On Becoming a Writer
[When writer Philip Kenney noted in the introduction to his book, So Many Surprises: Essays 2013 — 2023, exactly when he came to know he was a writer, I realized it would be interesting to hear more such stories so I have been putting out word to Writing It Real members to send me personal essays on the topic. First up is member Sandra Hurtes’ essay, (Be sure to check out her byline and the cool old photo she sent in to go along with the essay). I know many of us can relate to her account of her experience. Please send in your accounts–hopefully, we’ll have another digital anthology to put together! But we don’t have to wait for a whole collection. I can publish your essays as you write them!–Ed.]
It was 1977, I was in my mid-twenties, working as a receptionist at a luxury-brand advertising agency in Midtown Manhattan. I was treading in foreign waters, knowing little of sophisticated Madison Avenue. In fact, the classified ad in The New York Times that got me here specified “chic” as a job qualification. When I read the ad to a friend, I mispronounced the word chic as chick.
My interview dress was casually formal—beige short-sleeved dress, buttoned down the front and belted at the waist with a flared skirt just above the knee. With my 90 words-per-minute typing speed (and chicness!) I aced the interview.

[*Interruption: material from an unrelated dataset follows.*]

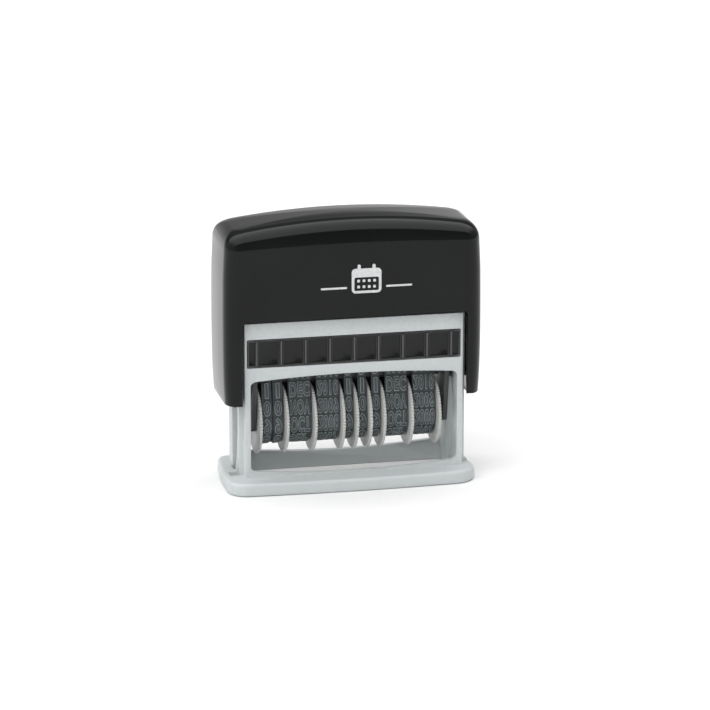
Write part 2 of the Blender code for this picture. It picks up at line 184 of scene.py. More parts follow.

When I wasn’t answering the phone or making coffee, I read the Times, which was delivered to the office. In addition to the news, which I was moderately interested in, I read personal essays by female writers, unlike anything I’d ever read; they were true stories and used the “I” pronoun. Vivian Gornick, Maxine Hong Kingston, and others wrote about their childhoods, society’s expectations, relationships and so much more. Their work appeared in the Times during the early days of the “Hers” column, which ran in the Home section until 1993. The column was a weekly forum in which a different female writer wrote once a week for four weeks. I had just started therapy and had begun to keep a journal. Insights into my life filled me with a desire to share them; I dreamed that one day I would have my essays in the “Hers” column.
In the ensuing years, I held various jobs that I’d begun to refer to as “day jobs”—they paid the bills while I pursued my creative life. After work, my life revolved around reading and writing. I spent endless hours at bookstores; each book I read—Hong Kingston’s Woman Warrior, Gornick’s Fierce Attachments, and so many others helped soften the loneliness I’d felt since childhood. There were women like me—at times lost, having difficulty with family, ambitious, or feeling guilty for not being ambitious enough.

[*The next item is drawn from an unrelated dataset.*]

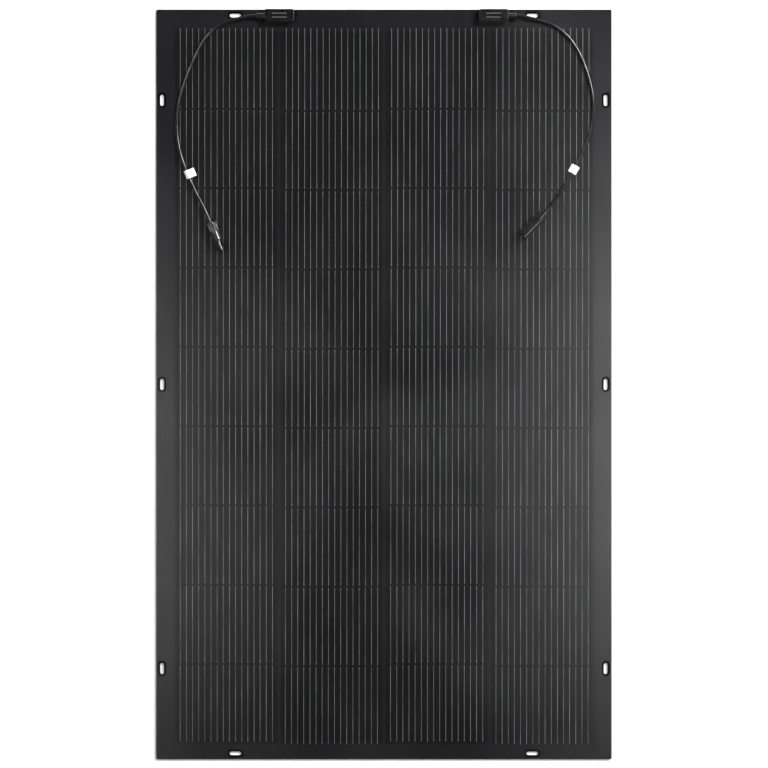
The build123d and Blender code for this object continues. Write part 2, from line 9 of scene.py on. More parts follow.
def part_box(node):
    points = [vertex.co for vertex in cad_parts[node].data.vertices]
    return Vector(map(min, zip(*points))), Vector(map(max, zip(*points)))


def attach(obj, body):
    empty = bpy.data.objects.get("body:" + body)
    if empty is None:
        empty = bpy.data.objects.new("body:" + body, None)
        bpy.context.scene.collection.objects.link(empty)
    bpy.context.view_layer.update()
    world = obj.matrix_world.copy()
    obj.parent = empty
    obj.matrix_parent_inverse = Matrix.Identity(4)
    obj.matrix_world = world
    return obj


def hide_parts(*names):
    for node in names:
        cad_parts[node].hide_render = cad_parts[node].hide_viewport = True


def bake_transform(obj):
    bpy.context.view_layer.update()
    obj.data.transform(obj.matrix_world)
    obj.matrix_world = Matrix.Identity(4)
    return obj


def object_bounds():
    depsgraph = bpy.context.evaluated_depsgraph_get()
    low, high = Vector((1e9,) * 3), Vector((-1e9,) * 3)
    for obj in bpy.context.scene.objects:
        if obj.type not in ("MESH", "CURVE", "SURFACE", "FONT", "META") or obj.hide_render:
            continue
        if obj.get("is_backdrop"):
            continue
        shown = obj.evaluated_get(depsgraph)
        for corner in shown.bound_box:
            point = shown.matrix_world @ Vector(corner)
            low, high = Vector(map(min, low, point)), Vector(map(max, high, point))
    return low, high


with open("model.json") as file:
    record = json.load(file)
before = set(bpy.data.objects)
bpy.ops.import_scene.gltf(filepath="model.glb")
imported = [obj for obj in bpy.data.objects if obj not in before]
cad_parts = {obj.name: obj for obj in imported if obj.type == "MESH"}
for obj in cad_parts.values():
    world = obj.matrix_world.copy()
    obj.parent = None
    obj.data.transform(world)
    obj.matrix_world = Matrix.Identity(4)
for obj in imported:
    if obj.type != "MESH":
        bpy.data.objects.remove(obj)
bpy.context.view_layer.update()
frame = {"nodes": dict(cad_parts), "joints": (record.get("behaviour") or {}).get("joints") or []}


# ---------------------------------------------------------------- back board
# A thin board of glass cloth in black epoxy that carries the cells. It is pressed flat, cut to
# outline with small corner radii, and punched with ten mounting slots through all its layers.

BOARD_BAND = "back_board_rows_1_3"
SHEET_CORNER_R = 0.003
SLOT_LENGTH = 0.0205
SLOT_WIDTH = 0.007
SLOT_END_SHARE = 0.499                          # of the width, just short of a half circle
SIDE_SLOT_X = 0.3935
SIDE_SLOT_PITCH = 0.504
END_SLOT_X = 0.2633
END_SLOT_Y = 0.6545
SEAMS_Y = (0.1352, -0.0120, -0.1462, -0.2869)   # between the bends, clear of the slots
MESH_ROW = 0.006
MESH_COLUMNS = 16
OVERSHOOT = 0.0065                              # of the block past the outline that trims it
CUTTER_HEIGHT = 0.02
CORNER_STEPS = 8
SHARP_EDGE = math.radians(35)
BOARD_COLOUR = "17181A"
BOARD_THREAD_COLOUR = "232528"
CLOTH_PITCH_MM = 3.0                            # a weave of about 1 mm, drawn coarser to show
MIDDLING = {"From Min": 0.3, "From Max": 0.7}   # the range that holds most of a noise's values


def colour(code):
    """A linear colour from its sRGB hex code."""
    parts = [int(code[i:i + 2], 16) / 255 for i in (0, 2, 4)]
    return (*[p / 12.92 if p <= 0.04045 else ((p + 0.055) / 1.055) ** 2.4 for p in parts], 1.0)


def add(tree, kind, feeds=None, **settings):
    """Adds a node with its settings, and feeds its sockets with values or from other nodes."""
    node = tree.nodes.new(kind)
    for name, value in settings.items():
        setattr(node, name, value)
    for socket, value in (feeds or {}).items():
        for one in value if isinstance(value, list) else [value]:
            if isinstance(one, bpy.types.Node):
                one = next(s for s in one.outputs if s.enabled)
            if isinstance(one, bpy.types.NodeSocket):
                tree.links.new(one, node.inputs[socket])
            else:
                node.inputs[socket].default_value = one
    return node


def start_material(name, **constants):
    """Returns a new material, its tree and its shader, with the constant sockets set."""
    material = bpy.data.materials.new(name)
    material.use_nodes = True
    tree = material.node_tree
    tree.nodes.clear()
    shader = add(tree, "ShaderNodeBsdfPrincipled")
    for socket, value in constants.items():
        shader.inputs[socket.replace("_", " ")].default_value = value
    add(tree, "ShaderNodeOutputMaterial", {"Surface": shader})
    return material, tree, shader


def start_shape(name, **sizes):
    """A Geometry Nodes tree with named inputs, given as input=socket kind."""
    tree = bpy.data.node_groups.new(name, "GeometryNodeTree")
    tree.interface.new_socket("Geometry", in_out="OUTPUT", socket_type="NodeSocketGeometry")
    tree.interface.new_socket("Geometry", in_out="INPUT", socket_type="NodeSocketGeometry")
    for label, kind in sizes.items():
        tree.interface.new_socket(label, in_out="INPUT", socket_type="NodeSocket" + kind)
    return tree, add(tree, "NodeGroupInput").outputs


def shape(name, base, tree, **sizes):
    """The plain mesh that a tree makes from the base mesh, as an object at the origin."""
    piece = bpy.data.objects.new(name, base)
    bpy.context.scene.collection.objects.link(piece)
    modifier = piece.modifiers.new(tree.name, "NODES")
    modifier.node_group = tree
    for item in tree.interface.items_tree:
        if item.in_out == "INPUT" and item.name in sizes:
            modifier[item.identifier] = sizes[item.name]
    made = piece.evaluated_get(bpy.context.evaluated_depsgraph_get())
    mesh = bpy.data.meshes.new_from_object(made)
    mesh.materials.clear()
    mesh.materials.append(sizes["Material"])
    mesh.polygons.foreach_set("material_index", [0] * len(mesh.polygons))
    piece.modifiers.clear()
    piece.data = mesh
    mesh.name = name
    return piece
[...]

I crafted essays in my head and honed my writing skills in my journal, writing full-length pieces, too raw for publication. My writing “mentors” had given me the courage to write about my real-life worries that included: would I be alone for the rest of my life, find a fulfilling career, would I weather the storms of my near-impossible separation from my parents?

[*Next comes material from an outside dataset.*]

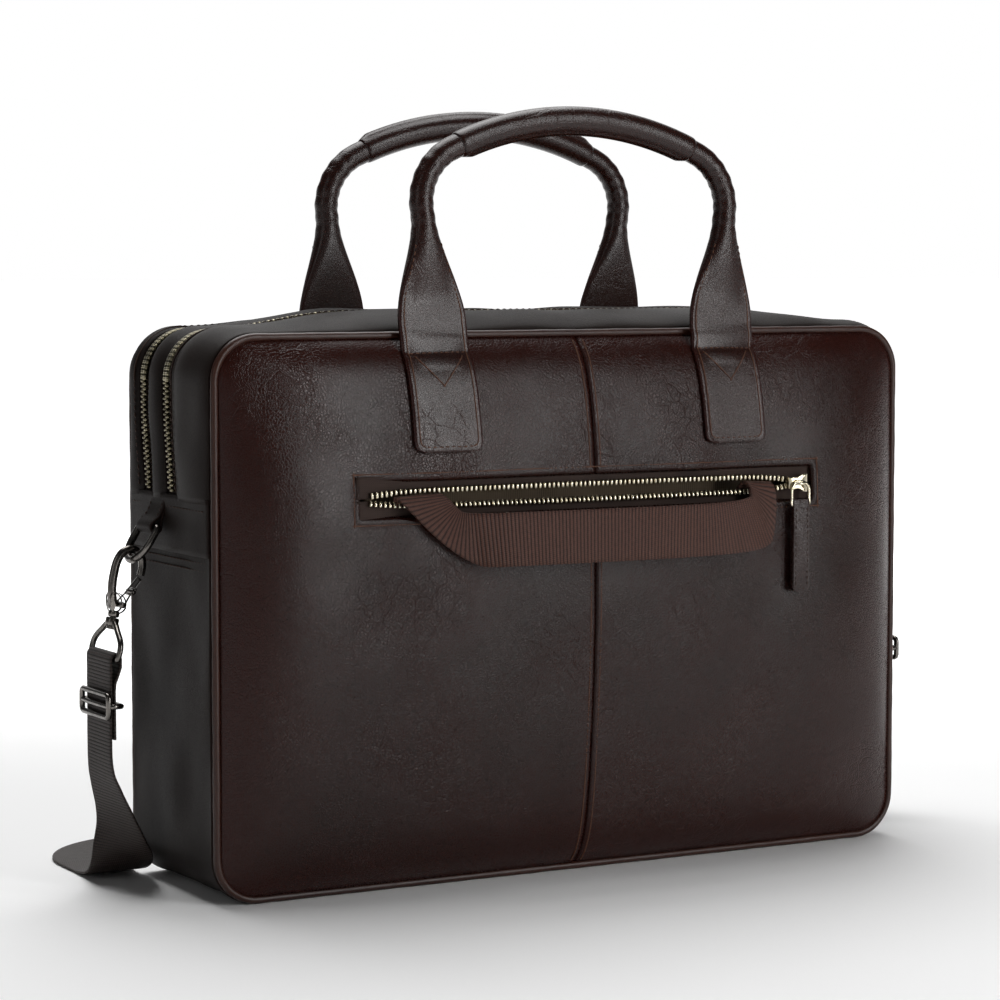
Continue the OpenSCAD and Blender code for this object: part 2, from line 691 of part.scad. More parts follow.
module snap_hook(s)
  at_hook(s) color(gunmetal) {
    difference() {
      union() {
        translate([block_x, 0, gate_z]) rotate([90, 0, 0])
          cylinder(r = block_r, h = fork_t, center = true, $fn = 96);
        translate([block_x, -fork_t / 2, gate_z - 1]) cube([6.5, fork_t, 6]);
      }
      translate([gate_x - 7, -tongue_t / 2 - 0.3, gate_z - 3.5])
        cube([7 + gate_r + 0.4, tongue_t + 0.6, 12]);
    }
    translate([gate_x, 0, gate_z]) rotate([90, 0, 0])
      cylinder(r = pin_r, h = fork_t, center = true, $fn = 96);
    translate([0, 0, -1.6]) cylinder(r = 2.6, h = 3.4, $fn = 96);
    translate([0, 0, -7.6]) cylinder(r = shank_r, h = 7.6, $fn = 96);
    translate([0, 0, -8]) cylinder(r = 2.3, h = 1.6, $fn = 96);
    translate([jaw_x + jaw_r, 0, 7]) cylinder(r = hook_r, h = jaw_z - 7, $fn = 96);
    tube_arc(jaw_x, jaw_z, jaw_r, 0, 180, hook_r);
    translate([jaw_x - jaw_r, 0, jaw_z - nose_l]) cylinder(r = hook_r, h = nose_l, $fn = 96);
  }
module left_snap_hook() snap_hook(-1);
module right_snap_hook() snap_hook(1);

gate_tip_x = jaw_x - jaw_r + 0.5;
gate_tip_z = jaw_z - nose_l - 1.2;
module hook_gate(s)
  at_hook(s) color(gunmetal) difference() {
    union() {
      translate([gate_x, 0, gate_z]) rotate([90, 0, 0])
        cylinder(r = gate_r, h = tongue_t, center = true, $fn = 32);
      translate([gate_x, 0, gate_z])
        rotate([0, atan2(gate_tip_x - gate_x, gate_tip_z - gate_z), 0])
          translate([-1.5, -tongue_t / 2, 0])
            cube([3, tongue_t, norm([gate_tip_x - gate_x, gate_tip_z - gate_z])]);
      translate([(gate_x + gate_tip_x) / 2 - 0.6, 0, (gate_z + gate_tip_z) / 2 + 1]) rotate([90, 0, 0])
        cylinder(r = 1.6, h = fork_t + 2, center = true, $fn = 32);
    }
    translate([gate_x, 0, gate_z]) rotate([90, 0, 0])
      cylinder(r = pin_r + fit_gap, h = 2 * fork_t, center = true, $fn = 32);
  }
module left_hook_gate() hook_gate(-1);
module right_hook_gate() hook_gate(1);

// Loop under the hook that turns on its shank and carries the strap.
module swivel_eye(s)
  at_hook(s) color(gunmetal) difference() {
    union() {
      translate([0, 0, -5.8]) cylinder(r = 3.2, h = 3.8, $fn = 96);
      for (t = [-1, 1]) {
        translate([0, t * eye_neck, -4]) rotate([-t * atan2(eye_half - eye_neck, 4 - eye_shoulder), 0, 0])
          cylinder(r = eye_r, h = norm([eye_half - eye_neck, eye_shoulder - 4]), $fn = 96);
        translate([0, t * eye_half, -eye_l]) cylinder(r = eye_r, h = eye_l - eye_shoulder, $fn = 96);
        for (z = [eye_shoulder, eye_l]) translate([0, t * eye_half, -z]) sphere(eye_r * 1.15, $fn = 96);
      }
      translate([0, 0, -eye_l]) rotate([90, 0, 0])
        cylinder(r = eye_r, h = 2 * eye_half, center = true, $fn = 96);
    }
    translate([0, 0, -12]) cylinder(r = shank_r + fit_gap, h = 14, $fn = 96);
    translate([0, 0, -9.4]) cylinder(r = 2.7, h = 3.2, $fn = 96);
  }
module left_swivel_eye() swivel_eye(-1);
module right_swivel_eye() swivel_eye(1);

// ---------------------------------------------------------------- shoulder strap

fold_x = hook_x + sin(hook_tilt) * eye_l;
fold_z = hook_z - cos(hook_tilt) * eye_l;
fold_r = eye_r + 0.35;
hang_x = fold_x + fold_r + strap_t / 2;
adjuster_h = 13;
adjuster_z = fold_z - 23;
straight_z = 68;
side_step = 22.5;
floor_z = strap_t / 2 + 0.05;
back_y = 132;
turn_r = 46;
tail_x = hang_x - strap_t - 0.25;
tail_l = 40;
fold_rad = fold_r + strap_t / 2;

// Route of the right half, chosen by hand: place, then the direction across the webbing.
// It starts at the end of the doubled tail, goes up over the eye's bar and down to the floor.
tail_and_fold = concat(
  [[tail_x, chain_y, fold_z - tail_l, 0, 1, 0], [tail_x, chain_y, fold_z - 13, 0, 1, 0]],
  [for (a = [180:-30:0]) [fold_x + fold_rad * cos(a), chain_y, fold_z + fold_rad * sin(a), 0, 1, 0]]);
route =
  [[hang_x, chain_y, fold_z, 0, 1, 0], [hang_x, chain_y, fold_z - 20, 0, 1, 0],
   [hang_x, chain_y, straight_z, 0, 1, 0], [hang_x - 3.5, chain_y + 1, 54, 0.1, 1, 0],
   [hang_x - 9, chain_y + 3, 40, 0.25, 1, 0], [hang_x - 13.5, chain_y + 6.5, 28, 0.5, 0.86, 0.1],
   [hang_x - 17, chain_y + 13, 17, 0.85, 0.5, 0.15], [hang_x - 19.5, chain_y + 23, 9, 1, 0.2, 0.08],
   [hang_x - 21.5, chain_y + 37, 3.5, 1, 0.05, 0], [hang_x - side_step, chain_y + 55, floor_z, 1, 0, 0]];
turn = [for (a = [0:11.25:90])
  [hang_x - side_step - turn_r + turn_r * cos(a), back_y - turn_r + turn_r * sin(a),
  floor_z, cos(a), sin(a), 0]];
run = [[100, back_y, floor_z, 0, 1, 0], [0, back_y, floor_z, 0, 1, 0]];

function unit(v) = v / norm(v);
function part3(p, k) = [p[k], p[k + 1], p[k + 2]];
function clamp_at(i) = route[max(0, min(len(route) - 1, i))];
// Catmull-Rom value between stations i and i + 1.
function smooth(i, u) = 0.5 * (2 * clamp_at(i) + u * (clamp_at(i + 1) - clamp_at(i - 1))
  + u * u * (2 * clamp_at(i - 1) - 5 * clamp_at(i) + 4 * clamp_at(i + 1) - clamp_at(i + 2))
  + u * u * u * (3 * clamp_at(i) - clamp_at(i - 1) - 3 * clamp_at(i + 1) + clamp_at(i + 2)));
cuts = 3;
hanging = [for (i = [1:len(route) - 2], k = [0:cuts - 1]) smooth(i, k / cuts)];
half_path = concat(tail_and_fold, hanging, turn, run);
path = concat(half_path, [for (i = [len(half_path) - 2:-1:0]) let (p = half_path[i])
  [-p[0], p[1], p[2], -p[3], p[4], p[5]]]);
stations = len(path);
function tangent(i) = unit(part3(path[min(i + 1, stations - 1)], 0) - part3(path[max(i - 1, 0)], 0));
function across(i) = let (t = tangent(i), w = part3(path[i], 3)) unit(w - t * (w * t));
function corners(i) = let (p = part3(path[i], 0), w = across(i) * strap_w / 2,
  n = cross(tangent(i), across(i)) * strap_t / 2) [p + w + n, p - w + n, p - w - n, p + w - n];

// The whole webbing, swept along its route as one solid.
module shoulder_strap()
  color(webbing) polyhedron(
    points = [for (i = [0:stations - 1]) each corners(i)],
    faces = concat([[3, 2, 1, 0]],
      [for (i = [0:stations - 2], k = [0:3]) let (j = (k + 1) % 4)
        [4 * i + k, 4 * i + j, 4 * i + 4 + j, 4 * i + 4 + k]],
      [[4 * stations - 4, 4 * stations - 3, 4 * stations - 2, 4 * stations - 1]]));

// Three-bar buckle that slides on the webbing.
slot_t = 2 * strap_t + 0.25 + 2 * body_gap;
module strap_adjuster(s)
  side_of(s) translate([hang_x - strap_t / 2 - 0.12, chain_y, adjuster_z]) color(gunmetal) difference() {
    cube([slot_t + 4, strap_w + 6, adjuster_h], center = true);
    cube([slot_t, strap_w + 1, adjuster_h + 2], center = true);
    for (x = [-1, 1], z = [-1, 1]) translate([x * (slot_t / 2 + 1), 0, z * adjuster_h / 4])
      cube([2.1, strap_w - 1, adjuster_h / 4], center = true);
  }
module left_strap_adjuster() strap_adjuster(-1);
module right_strap_adjuster() strap_adjuster(1);

back_panel_left();
back_panel_right();
back_piping();
bottom_gusset();
left_anchor_panel();
right_anchor_panel();
rear_band();
rear_zip_tape_outer();
rear_zip_teeth_outer();
base_board();
padded_back_wall();
divider_lower();
back_pocket_pouch();
back_pocket_tapes();
back_pocket_teeth();
back_pocket_slider();
back_pocket_wire_loop();
back_pocket_pull();
trolley_strap();
back_handle_tabs();
back_handle();
back_handle_wrap();
middle_band();
rear_zip_tape_inner();
rear_zip_teeth_inner();
front_zip_tape_inner();
front_zip_teeth_inner();
divider_upper();
front_panel_upper();
front_piping_upper();
front_band();
front_zip_tape_outer();
front_zip_teeth_outer();
front_handle_tabs();
front_handle();
front_handle_wrap();
front_panel_lower();
front_piping_lower();
front_pocket_zip();
front_pocket_slider();
front_pocket_pull();
rear_main_slider();
rear_main_pull();
front_main_slider();
front_main_pull();
left_chape();
right_chape();
left_d_ring();
right_d_ring();
left_snap_hook();
right_snap_hook();
left_hook_gate();
right_hook_gate();
left_swivel_eye();
right_swivel_eye();
left_strap_adjuster();
right_strap_adjuster();
shoulder_strap();
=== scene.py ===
"""Looks of a leather laptop briefcase with a trolley strap, two handles and a clip-on shoulder strap.

Metres throughout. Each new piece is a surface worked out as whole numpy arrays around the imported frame.
"""

import json
import math

import bpy
import numpy as np
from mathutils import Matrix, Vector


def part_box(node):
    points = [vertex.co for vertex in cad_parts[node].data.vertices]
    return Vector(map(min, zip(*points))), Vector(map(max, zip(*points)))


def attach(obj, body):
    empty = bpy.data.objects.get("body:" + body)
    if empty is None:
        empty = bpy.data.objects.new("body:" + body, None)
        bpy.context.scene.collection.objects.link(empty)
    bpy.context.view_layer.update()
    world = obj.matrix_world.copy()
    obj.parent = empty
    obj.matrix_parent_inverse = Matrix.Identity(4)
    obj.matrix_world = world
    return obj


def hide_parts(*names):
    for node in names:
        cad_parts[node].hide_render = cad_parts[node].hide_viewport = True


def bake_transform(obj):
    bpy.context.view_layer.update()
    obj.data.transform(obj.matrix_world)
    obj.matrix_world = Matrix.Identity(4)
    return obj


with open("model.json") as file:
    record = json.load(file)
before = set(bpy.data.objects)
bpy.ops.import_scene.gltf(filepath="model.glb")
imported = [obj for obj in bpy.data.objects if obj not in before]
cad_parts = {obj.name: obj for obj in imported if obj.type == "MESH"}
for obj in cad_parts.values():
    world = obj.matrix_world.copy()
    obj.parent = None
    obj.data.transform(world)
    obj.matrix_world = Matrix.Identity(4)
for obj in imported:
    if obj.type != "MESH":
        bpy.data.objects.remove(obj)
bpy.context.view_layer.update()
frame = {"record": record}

MM = 0.001

# ------------------------------------------------------------------ places taken from the frame
LOW, HIGH = 0, 1
BODY_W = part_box("bottom_gusset")[HIGH].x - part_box("bottom_gusset")[LOW].x
BODY_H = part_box("rear_band")[HIGH].z
GUSSET_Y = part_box("bottom_gusset")[HIGH].y
FACE_Y = -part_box("back_panel_left")[HIGH].y
BACK_CROWN = -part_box("back_panel_left")[LOW].y - FACE_Y
FRONT_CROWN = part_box("front_panel_lower")[HIGH].y - FACE_Y
CORNER_R = 24 * MM
ZIP_END_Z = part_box("left_anchor_panel")[HIGH].z
ANCHOR_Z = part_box("left_anchor_panel")[LOW].z
REAR_ZIP_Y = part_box("rear_zip_tape_inner")[LOW].y
FRONT_ZIP_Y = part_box("front_zip_tape_inner")[HIGH].y
BAND_EDGES = [(-GUSSET_Y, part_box("rear_band")[HIGH].y),
              (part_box("middle_band")[LOW].y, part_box("middle_band")[HIGH].y),
              (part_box("front_band")[LOW].y, GUSSET_Y)]
RIM_INSET = 3.0 * MM
WINDOW_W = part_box("back_pocket_tapes")[HIGH].x * 2
WINDOW_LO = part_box("back_pocket_tapes")[LOW].z
WINDOW_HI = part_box("back_pocket_tapes")[HIGH].z
FRONT_WIN_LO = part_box("front_pocket_zip")[LOW].z
FRONT_WIN_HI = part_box("front_pocket_zip")[HIGH].z


# ------------------------------------------------------------------ meshes
def quads(nu, nv):
    """Quads of a grid of nu by nv points, counted row by row, turned so that u cross v is outward."""
    i, j = np.meshgrid(np.arange(nu - 1), np.arange(nv - 1), indexing="ij")
    a = i * nv + j
    return np.stack([a, a + nv, a + nv + 1, a + 1], -1)


def unit(v):
    """Vectors scaled to length one."""
    return v / np.maximum(np.linalg.norm(v, axis=-1, keepdims=True), 1e-12)


def grid_normals(points):
    """Unit normals of a grid: its slope along u cross its slope along v."""
    return unit(np.cross(np.gradient(points, axis=0), np.gradient(points, axis=1)))


def shell(points, thickness, keep=None):
    """Closed skin: the grid, a copy of it moved in along its normals, and a wall round every open edge."""
    nu, nv = points.shape[:2]
    cells = quads(nu, nv)
    keep = np.ones((nu - 1, nv - 1), bool) if keep is None else keep
    inner = points - grid_normals(points) * thickness
    n = nu * nv
    padded = np.pad(keep, 1)
    idx = np.arange(n).reshape(nu, nv)
    walls = []
    above, below = padded[1:-1, 1:], padded[1:-1, :-1]
    a, b = idx[:-1, :], idx[1:, :]
    walls.append(np.stack([b, a, a + n, b + n], -1)[above & ~below])
    walls.append(np.stack([a, b, b + n, a + n], -1)[below & ~above])
    right, left = padded[1:, 1:-1], padded[:-1, 1:-1]
    a, b = idx[:, :-1], idx[:, 1:]
    walls.append(np.stack([a, b, b + n, a + n], -1)[right & ~left])
    walls.append(np.stack([b, a, a + n, b + n], -1)[left & ~right])
    outer = cells[keep]
    faces = np.concatenate([outer, outer[:, ::-1] + n] + walls)
    inside = np.zeros(len(faces), int)
    inside[len(outer):2 * len(outer)] = 1
    verts = np.concatenate([points.reshape(-1, 3), inner.reshape(-1, 3)])
    return verts, faces, inside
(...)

In time, my writing became smoother, and I showed work to close friends. They cheered me on. I took my first creative writing class and learned the power of revision and feedback. I soaked up every comment. In 1994, I began to submit work to newspapers; I had three published essays, one in The Washington Post. I consistently read “Close to Home,” the column that had replaced “Hers.” The submission requirements were on a voicemail recording—two published clips, a 1200-word double-spaced essay, and a return envelope (for the likely form rejection.)
I completed an essay that had been workshopped in a writing class and that I’d obsessively revised. I attached two required clips and the self-addressed envelope. Five days later, to my astonishment, I heard the great news. My essay, “Keeping Alive the Dreams of Love,” would be published in “Close to Home.” I was in shock.
The day the essay appeared, I felt as if I were living in someone else’s life. That feeling continued as two editors and a literary agent contacted me about possible projects. A friend of the person I’d written about, as well as people from my past, contacted me. That was exciting. I imagined them saying, I didn’t know she could write. It seemed I had become an overnight success.
But unbeknownst to most people, I had been apprenticing since 1977, when I was a receptionist at the advertising firm and began to find myself in other women’s stories. Reading what I would one day write was the most necessary part of my journey.
While fame seemed to be knocking at my door, I shied away. All I ever wanted was to write and for people to read my words. I cut back at work and dedicated one day a week to writing. I spent hours in my pajamas before coffee, experimenting with fiction, essays, and feature articles; I loved to write and was deeply fulfilled. Essays were my home base, and I easily placed them; a few short stories and many features were also published. I always had a day job.
Working on this essay brings me joy. It takes me back to the time when I read and wrote my way through a world and life in constant flux.